Lennon: You’re totally right. The work of Ansel Adams and the work of Edward Weston and Paul Strand, those [photographers] changed the way Americans thought about their wilderness, or at least profoundly impacted the way they did. They were at that cusp where they were artists, but they also had one foot, particularly Adams, squarely placed in the environmental activist mode. And those two sides of him reinforced each other. Adams, as you rightly pointed out, was absolutely central, not just in Kings Canyon National Park, but more broadly to renew the appreciation of the importance of the national parks.
So there’s an artistic opportunity here. But there’s also an opportunity for social impact. The million-dollar question is, with all this great flood of imagery, have we become so jaded that it’s hard to get our attention? Can we, through creativity, and through these new tools, make landscapes more precious?
e360: There was a certain point in the video where we see this shot of an industrial complex, located on a river bank. What is that complex, and why do a drone shot of it?
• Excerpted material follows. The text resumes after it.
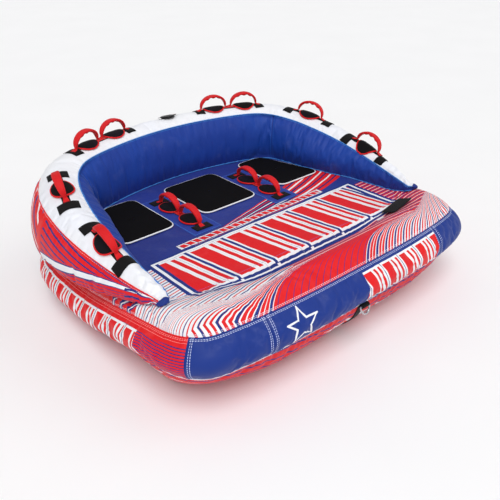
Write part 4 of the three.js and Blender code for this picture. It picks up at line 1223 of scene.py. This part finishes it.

Lennon: That’s the old Bethlehem Steel Plant in Bethlehem, PA. It’s part of the great industrial past, when that part of Pennsylvania was part of the industrial heartland. And by filming it, we were thinking of making a point about how, at one point, sources of pollution were easy to identify. They were huge, they were monstrous, they were single-source points. And nowadays, the environmental threats are more subtle. Now, if it’s from agriculture, or if it’s from other types of runoff, there are a thousand sources instead of one or two. And so, in a way, the communication challenges within the environmental and conservation field are harder today.